Plusieurs centaines de personnes discutaient bruyamment quand l’armée constitutive du comité des fêtes se mit en branle. L’apéro fut servit et dès qu’il fut bu le potage suivit. Des dames, dont Christiane, accompagnaient les plats pour qu’on ne s’endorme pas dessus. Chaque plat fut présenté deux fois, et pendant tout le repas, tout le monde causant avec tout le monde, je découvris qu’on venait de tout le canton pour cette fête là. Une fois la tombola effectuée – je gagnais un égouttoir à pâtes vert fluo du meilleur goût – le dessert pris et le café avalé, on nous fit lever et toute personne valide fut mise à contribution pour replier et entasser les tables et aligner les chaises contre le mur. Car maintenant, on allait danser.

Les jeunes qui ne viennent pas pour le repas étaient arrivés pour la buvette. Les anciens s’amusaient à saouler les plus naïfs, mais en gardant un œil sur les vrais ivrognes pour s’assurer qu’ils ne fassent pas de bêtises.
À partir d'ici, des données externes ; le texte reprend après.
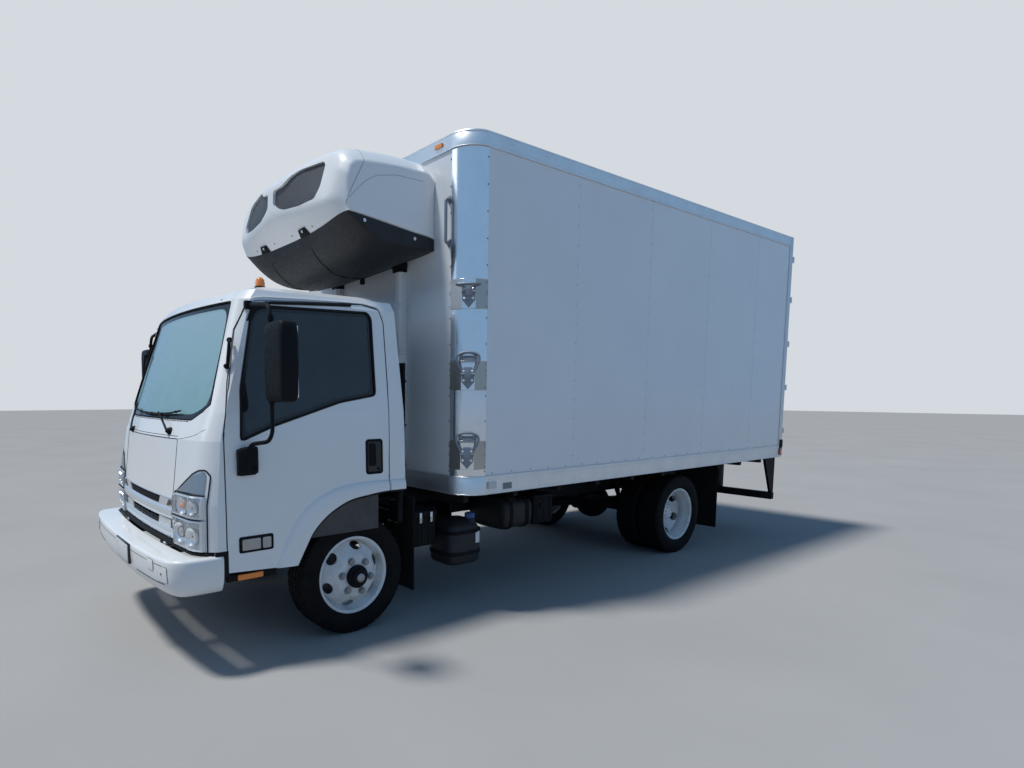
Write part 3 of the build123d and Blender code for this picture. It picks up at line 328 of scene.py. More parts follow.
def shade_smooth(mesh, degrees=32.0):
    mesh.polygons.foreach_set("use_smooth", [True] * len(mesh.polygons))
    mesh.set_sharp_from_angle(angle=math.radians(degrees))


def dress_nodes():
    """Gives each CAD node the material of its slot in the record, or dull rubber round the wheels."""
    for row in frame["record"]["subparts"]:
        finish = "seal_rubber" if row["node"] in ("arch_liners", "mudguards") else row["material_slot"]
        mesh = NODES[row["node"]].data
        mesh.materials.clear()
        mesh.materials.append(MATERIALS[finish])


# Studio

FLOOR_HALF = 70.0
# What the camera and glass see, what gloss reflects, and what lights everything else
WORLD_SEEN = (0.66, 0.7, 0.74, 1.0)
WORLD_SHINE = (0.25, 0.42, 0.65, 1.0)
WORLD_FILL = (0.1, 0.185, 0.32, 1.0)
# name, place, target, width, height, power, colour. Without a width it is a distant lamp and its height
# an angle in degrees.
LAMPS = (
    ("key_front", (-5.5, -12.0, 30.0), (0.0, 0.0, 0.0), 0.0, 8.0, 2.9, (1.0, 0.97, 0.92)),
    ("front_soft", (-7.0, -14.0, 8.0), (-0.3, -2.5, 1.5), 6.0, 5.0, 150.0, (0.95, 0.98, 1.0)),
    ("side_soft", (17.0, 3.0, 8.0), (1.2, 1.0, 1.8), 9.0, 7.0, 230.0, (0.3, 0.62, 1.0)),
)


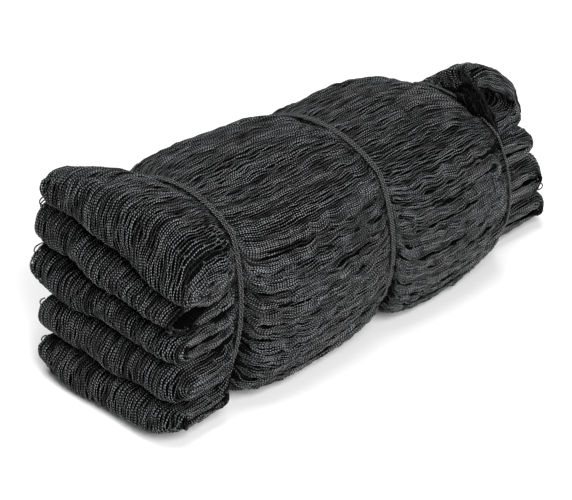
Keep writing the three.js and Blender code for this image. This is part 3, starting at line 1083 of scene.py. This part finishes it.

Je suis allée me coucher bien avant la plus vieille des danseuses, parce que je découvris que ça n’a rien d’une légende : les Bretons, tu leurs mets de la musique, ils s’attrapent tous par le petit doigt et les voilà partis jusqu’au bout de la nuit.

Évidemment non : la salle des fêtes n’est pas si grande.

Depuis cette première expérience, je suis devenue bénévole pour le comité des fêtes, mais n’allez surtout pas croire qu’on m’ait demandé mon avis, ça ne marche pas comme ça. On m’a dit « tu te mets là » et je n’ai pas osé contrarier. Ça n’était pas discutable.

Ce repas était celui des fêtes d’automne, mais il y a aussi une grosse fête des battages à l’ancienne organisée par le même comité des fêtes, ouverte aux touristes qui financent nos fêtes à nous, il faut bien qu’ils servent à quelque chose ! Il faut encore ajouter la fête des bénévoles en hiver – ma préférée parce que ça n’est « que » quelques dizaines de personnes. Mais, comme dans quasiment tous les villages de France, outre le comité des fêtes, il y a aussi l’amicale laïque, l’association des chasseurs et celle des anciens. Chaque asso organise son repas, et il est de bon ton que chaque asso soit représentée dans le repas des autres, ne serait-ce que pour pouvoir comparer et dire que nous c’est mieux. Et il arrive aussi qu’on soit invité par un membre en remerciement d’un service rendu (je vous conseille le service rendu aux chasseurs, on ne va pas se mentir : c’est la meilleure table).

Un autre moment fondamental dans l’année, en tout cas en Bretagne, ce sont les fêtes patronales. Vous pensez peut-être ne pas être concerné. En tout cas, moi je ne me pensais pas concernée. Et puis un jour, alors que je tirais des bières peinarde à la fête d’été, un ancien a commencé à m’engueuler :

« On ne te voit jamais aux fêtes patronales ! qu’il me dit

– Ben c’est que je ne suis pas catholique !

– Et ? Je ne vois pas le rapport ! »
Maintenant, je donne donc un coup de main aux fêtes patronales, que voulez-vous faire d’autre ?

Ne me demandez pas : je ne sais pas non plus à quoi ça correspond, mais ça a l’air important.

Il en va de même pour la fête de l’école : ne pas avoir d’enfant n’est pas en soit un motif recevable pour ne pas aller à la fête de l’école.

Je suppose qu’il y a des tas de manières différentes de rencontrer les gens en milieu rural, mais je doute qu’aucune soit plus efficace que d’aller aux fêtes, et mieux encore d’aller y donner un coup de main. Les comités des fêtes sont souvent maintenus à bout de bras par des personnes âgées qui sont toujours contentes de voir de nouveaux aidants, peu importe d’ailleurs d’où ils viennent. Mais surtout, ces fêtes sont des éléments structurants de la société locale. C’est là qu’on croise tout le monde : jeunes, vieux, élus, curé, vos voisins et ceux qui habitent plus loin, membres des autres associations, agriculteurs, artisans … C’est là que sont tous les gens dont vous aurez besoin un jour, et ils ont toujours besoin de bras pour organiser leurs fêtes. Croyez-moi : c’est un bon deal.

Et finalement, on peut trouver à s’amuser sur de la mauvaise musique des années 80 jouée avec conviction à l’accordéon et au bontempi, même avec des gens bien coiffés, bien que ça ne soit même pas obligatoire

NB : tout ceci relève du monde d’avant la pandémie. Il est encore bien trop tôt pour mesurer son impact sur ces formes particulières de sociabilité, d’autant que la même pandémie a engendré des changements parfois localement majeurs de la démographie.

Mais ça veut aussi dire autant de nouveaux bras potentiels pour remettre tout ça sur pied.